■ Given task
Reading the listing below, count the lines that contain the word "What" and give that count alone.

■ Scripts that build objects
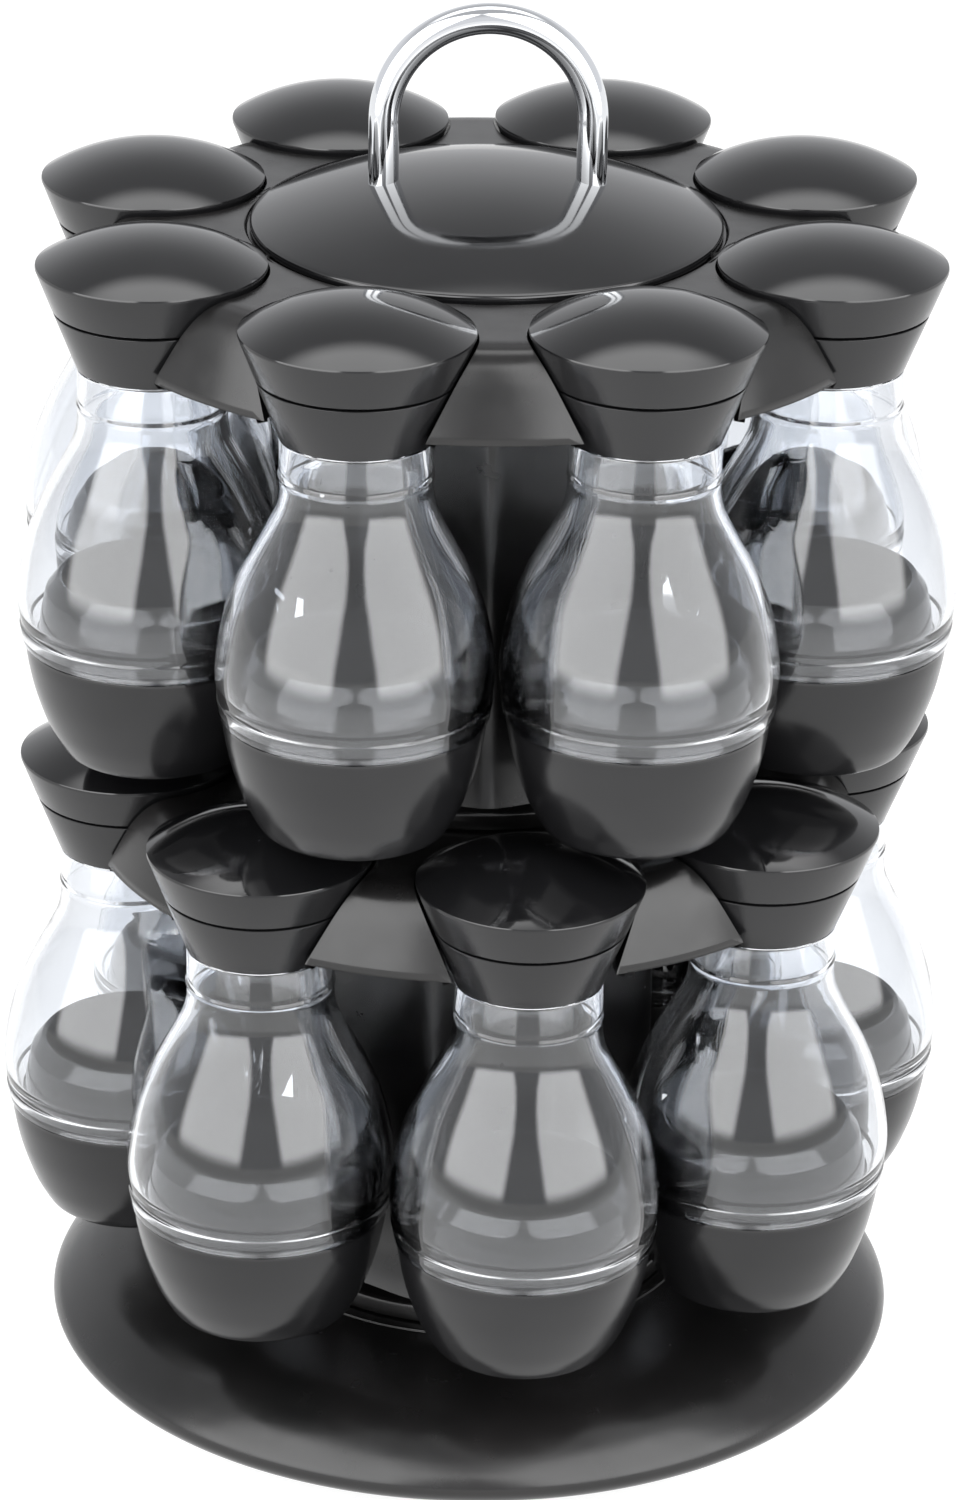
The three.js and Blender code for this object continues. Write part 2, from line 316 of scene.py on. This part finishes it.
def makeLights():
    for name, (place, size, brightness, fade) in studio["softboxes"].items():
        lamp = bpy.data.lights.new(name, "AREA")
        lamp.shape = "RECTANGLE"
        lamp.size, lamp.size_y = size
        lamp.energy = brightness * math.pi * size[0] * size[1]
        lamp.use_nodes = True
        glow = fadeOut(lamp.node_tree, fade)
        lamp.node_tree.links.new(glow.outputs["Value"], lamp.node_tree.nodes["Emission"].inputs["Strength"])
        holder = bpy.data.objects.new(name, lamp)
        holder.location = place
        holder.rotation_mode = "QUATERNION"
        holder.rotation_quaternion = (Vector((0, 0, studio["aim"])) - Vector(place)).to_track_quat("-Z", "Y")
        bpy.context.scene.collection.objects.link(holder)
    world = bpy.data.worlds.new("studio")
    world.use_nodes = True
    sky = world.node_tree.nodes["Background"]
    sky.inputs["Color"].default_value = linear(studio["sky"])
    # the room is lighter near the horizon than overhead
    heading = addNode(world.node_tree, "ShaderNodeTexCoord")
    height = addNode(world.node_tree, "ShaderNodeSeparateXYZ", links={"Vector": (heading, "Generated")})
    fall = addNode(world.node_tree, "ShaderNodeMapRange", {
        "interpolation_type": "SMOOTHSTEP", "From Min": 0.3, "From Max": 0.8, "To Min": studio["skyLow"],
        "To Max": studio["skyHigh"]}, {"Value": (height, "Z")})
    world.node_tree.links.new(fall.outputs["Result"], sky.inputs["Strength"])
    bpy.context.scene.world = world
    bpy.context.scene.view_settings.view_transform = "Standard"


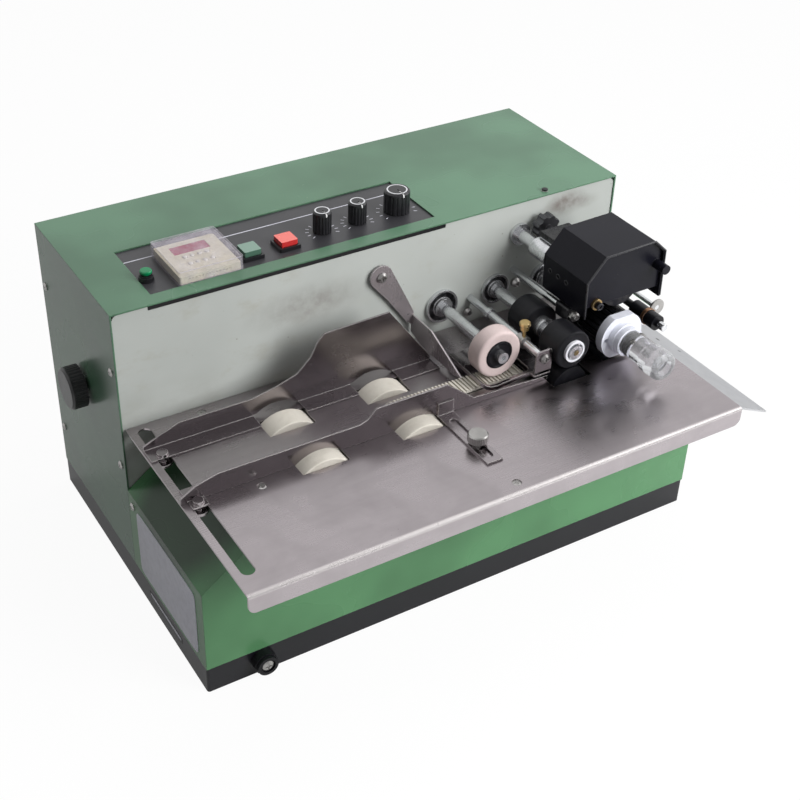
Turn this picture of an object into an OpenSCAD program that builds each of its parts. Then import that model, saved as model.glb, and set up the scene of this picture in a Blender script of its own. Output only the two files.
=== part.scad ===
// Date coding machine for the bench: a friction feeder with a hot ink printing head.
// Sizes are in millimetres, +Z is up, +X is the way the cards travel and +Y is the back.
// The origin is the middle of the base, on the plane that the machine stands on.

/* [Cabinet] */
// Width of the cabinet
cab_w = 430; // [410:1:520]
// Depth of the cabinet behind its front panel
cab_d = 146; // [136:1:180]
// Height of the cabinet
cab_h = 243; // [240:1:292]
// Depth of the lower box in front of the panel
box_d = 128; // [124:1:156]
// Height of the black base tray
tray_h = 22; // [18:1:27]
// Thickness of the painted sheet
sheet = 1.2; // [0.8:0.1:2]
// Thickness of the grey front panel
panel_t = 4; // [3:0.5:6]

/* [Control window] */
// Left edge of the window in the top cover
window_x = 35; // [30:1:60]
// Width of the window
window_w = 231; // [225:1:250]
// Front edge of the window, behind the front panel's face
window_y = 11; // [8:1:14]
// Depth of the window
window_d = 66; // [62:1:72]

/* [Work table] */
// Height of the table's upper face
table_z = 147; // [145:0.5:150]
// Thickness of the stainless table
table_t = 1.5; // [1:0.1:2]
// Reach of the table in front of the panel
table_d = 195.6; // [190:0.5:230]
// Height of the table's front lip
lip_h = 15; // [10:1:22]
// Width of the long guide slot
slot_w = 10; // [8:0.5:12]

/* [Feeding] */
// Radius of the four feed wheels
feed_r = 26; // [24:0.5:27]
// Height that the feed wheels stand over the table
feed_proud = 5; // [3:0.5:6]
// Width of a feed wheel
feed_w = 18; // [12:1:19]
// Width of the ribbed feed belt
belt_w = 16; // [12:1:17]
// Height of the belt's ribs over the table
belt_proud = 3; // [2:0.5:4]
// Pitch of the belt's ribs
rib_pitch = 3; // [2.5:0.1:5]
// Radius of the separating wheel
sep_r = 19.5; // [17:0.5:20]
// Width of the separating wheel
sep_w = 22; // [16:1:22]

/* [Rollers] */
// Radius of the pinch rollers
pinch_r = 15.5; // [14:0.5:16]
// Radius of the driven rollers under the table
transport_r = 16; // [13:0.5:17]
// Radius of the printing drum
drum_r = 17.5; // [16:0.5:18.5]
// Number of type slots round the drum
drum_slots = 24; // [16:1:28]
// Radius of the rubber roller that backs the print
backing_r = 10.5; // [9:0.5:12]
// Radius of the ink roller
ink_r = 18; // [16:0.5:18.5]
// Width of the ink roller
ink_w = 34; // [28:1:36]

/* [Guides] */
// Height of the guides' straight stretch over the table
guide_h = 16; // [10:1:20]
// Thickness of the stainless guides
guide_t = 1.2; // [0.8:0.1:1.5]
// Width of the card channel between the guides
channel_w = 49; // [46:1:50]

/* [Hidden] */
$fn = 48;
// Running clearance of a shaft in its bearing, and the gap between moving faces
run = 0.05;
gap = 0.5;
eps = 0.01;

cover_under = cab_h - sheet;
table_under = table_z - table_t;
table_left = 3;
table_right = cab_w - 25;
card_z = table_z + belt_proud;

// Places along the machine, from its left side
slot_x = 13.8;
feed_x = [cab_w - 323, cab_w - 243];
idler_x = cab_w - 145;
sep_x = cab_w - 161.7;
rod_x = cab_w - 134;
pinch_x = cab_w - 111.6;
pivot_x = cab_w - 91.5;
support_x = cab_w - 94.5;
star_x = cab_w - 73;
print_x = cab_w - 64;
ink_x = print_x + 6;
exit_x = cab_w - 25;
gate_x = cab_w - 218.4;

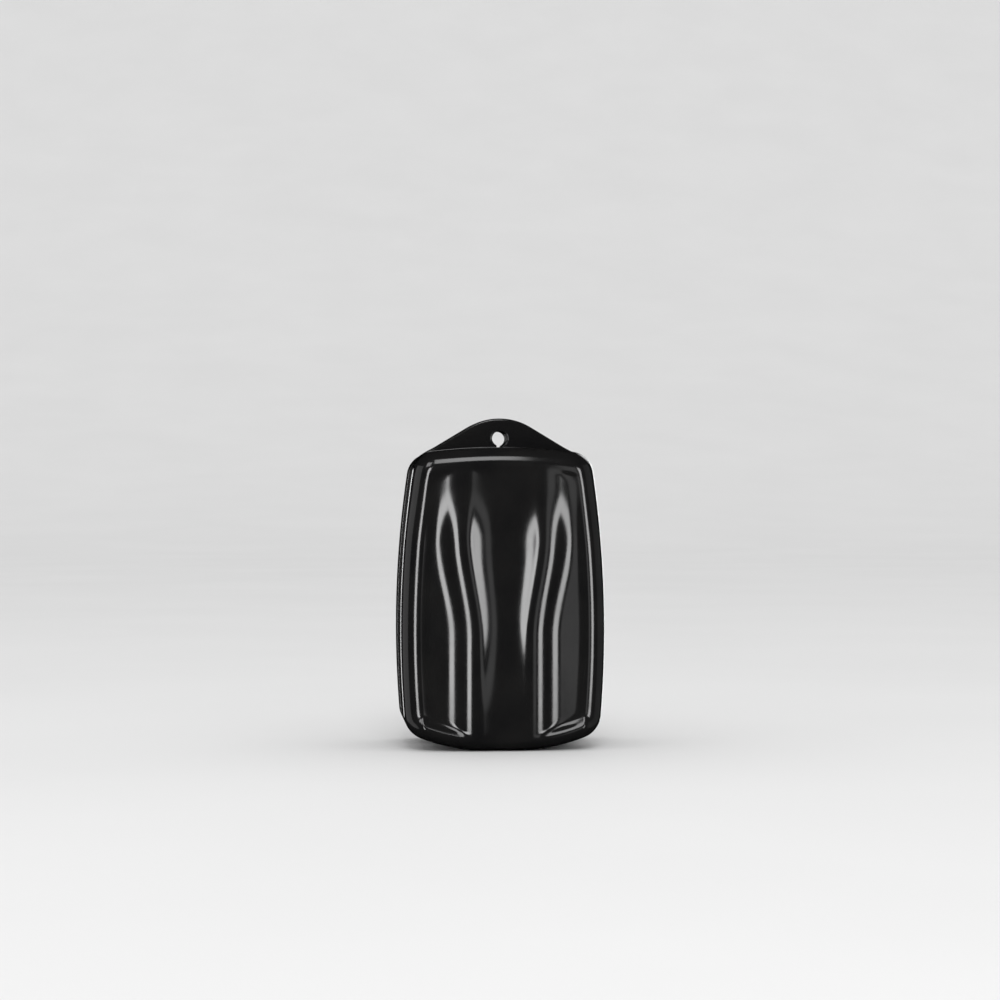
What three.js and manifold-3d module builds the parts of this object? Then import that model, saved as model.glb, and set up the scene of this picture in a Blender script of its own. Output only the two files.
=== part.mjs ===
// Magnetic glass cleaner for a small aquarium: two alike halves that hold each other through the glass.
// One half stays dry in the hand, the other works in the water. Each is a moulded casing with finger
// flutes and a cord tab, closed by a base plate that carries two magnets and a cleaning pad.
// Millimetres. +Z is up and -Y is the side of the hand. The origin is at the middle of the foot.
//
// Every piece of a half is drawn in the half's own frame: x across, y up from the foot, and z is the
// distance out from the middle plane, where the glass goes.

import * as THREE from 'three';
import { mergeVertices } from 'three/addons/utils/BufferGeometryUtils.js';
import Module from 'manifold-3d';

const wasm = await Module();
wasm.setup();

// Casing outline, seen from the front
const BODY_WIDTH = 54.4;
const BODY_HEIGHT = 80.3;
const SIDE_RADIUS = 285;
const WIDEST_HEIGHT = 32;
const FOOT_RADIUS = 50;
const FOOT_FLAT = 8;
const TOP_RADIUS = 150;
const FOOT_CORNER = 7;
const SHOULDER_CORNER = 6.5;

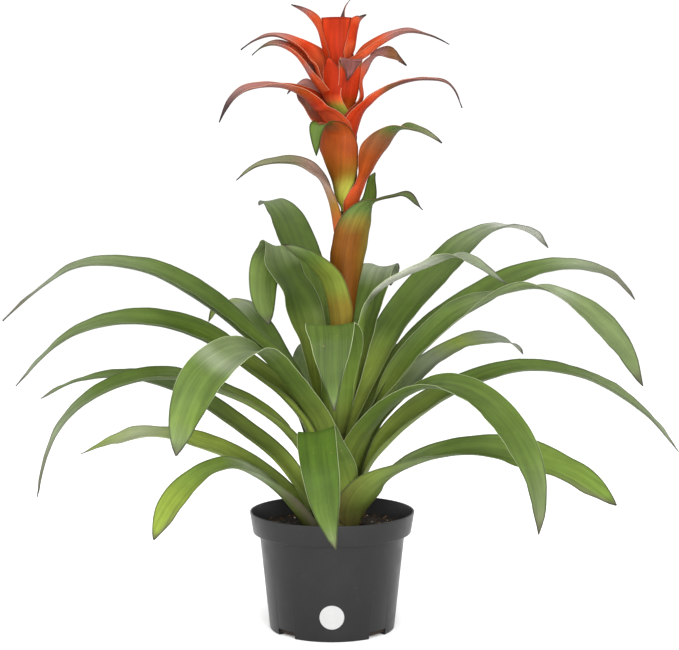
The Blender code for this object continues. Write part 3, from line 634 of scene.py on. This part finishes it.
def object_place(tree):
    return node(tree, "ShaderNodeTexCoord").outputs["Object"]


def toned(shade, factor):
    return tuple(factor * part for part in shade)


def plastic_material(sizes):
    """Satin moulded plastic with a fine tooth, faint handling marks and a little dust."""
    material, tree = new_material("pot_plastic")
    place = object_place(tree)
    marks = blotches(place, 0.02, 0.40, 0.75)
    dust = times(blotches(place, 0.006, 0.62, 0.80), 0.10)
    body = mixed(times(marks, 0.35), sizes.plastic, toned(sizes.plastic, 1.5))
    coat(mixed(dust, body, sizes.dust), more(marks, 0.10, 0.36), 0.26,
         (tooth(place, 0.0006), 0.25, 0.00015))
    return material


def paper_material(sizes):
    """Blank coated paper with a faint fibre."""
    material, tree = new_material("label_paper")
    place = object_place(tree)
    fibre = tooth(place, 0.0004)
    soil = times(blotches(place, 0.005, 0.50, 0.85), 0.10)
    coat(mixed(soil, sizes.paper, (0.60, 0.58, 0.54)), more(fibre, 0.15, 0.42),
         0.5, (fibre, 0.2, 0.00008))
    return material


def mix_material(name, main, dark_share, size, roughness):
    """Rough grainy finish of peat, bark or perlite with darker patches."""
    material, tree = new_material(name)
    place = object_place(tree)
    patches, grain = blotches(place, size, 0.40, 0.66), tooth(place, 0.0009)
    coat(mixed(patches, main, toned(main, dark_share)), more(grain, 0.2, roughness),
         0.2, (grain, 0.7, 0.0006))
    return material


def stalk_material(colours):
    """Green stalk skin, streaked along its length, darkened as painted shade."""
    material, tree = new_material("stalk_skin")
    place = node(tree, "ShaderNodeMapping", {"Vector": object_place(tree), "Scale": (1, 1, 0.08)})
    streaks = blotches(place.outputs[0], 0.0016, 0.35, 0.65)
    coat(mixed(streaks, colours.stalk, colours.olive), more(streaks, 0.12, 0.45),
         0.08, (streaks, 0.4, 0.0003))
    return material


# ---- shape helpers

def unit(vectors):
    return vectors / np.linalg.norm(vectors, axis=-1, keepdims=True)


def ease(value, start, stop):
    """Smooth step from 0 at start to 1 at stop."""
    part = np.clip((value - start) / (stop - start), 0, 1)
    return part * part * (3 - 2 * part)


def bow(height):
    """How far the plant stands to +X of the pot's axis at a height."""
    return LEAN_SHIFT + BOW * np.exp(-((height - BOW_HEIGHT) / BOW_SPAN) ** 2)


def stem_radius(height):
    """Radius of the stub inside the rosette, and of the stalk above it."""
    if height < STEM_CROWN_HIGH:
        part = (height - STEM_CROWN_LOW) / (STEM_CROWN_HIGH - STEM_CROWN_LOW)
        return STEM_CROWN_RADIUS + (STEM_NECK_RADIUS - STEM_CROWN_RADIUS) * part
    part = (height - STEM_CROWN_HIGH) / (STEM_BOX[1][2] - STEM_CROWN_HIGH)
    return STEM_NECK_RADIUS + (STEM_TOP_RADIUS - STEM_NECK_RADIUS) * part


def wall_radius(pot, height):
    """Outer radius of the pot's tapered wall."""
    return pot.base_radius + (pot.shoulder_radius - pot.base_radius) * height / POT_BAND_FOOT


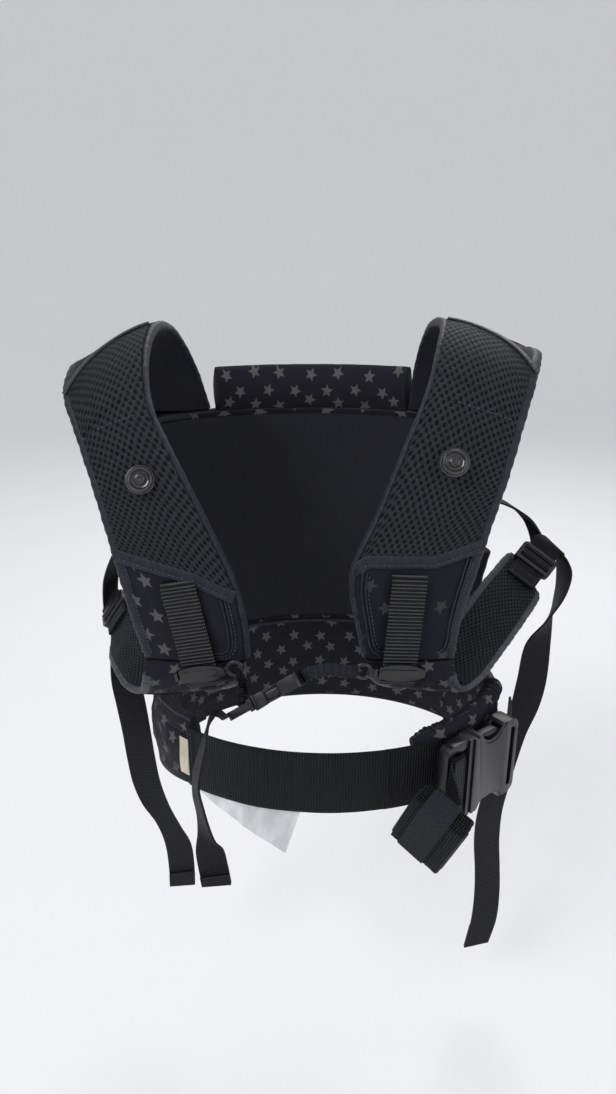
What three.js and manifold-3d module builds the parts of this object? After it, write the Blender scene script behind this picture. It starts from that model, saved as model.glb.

■ Response to this exercise
2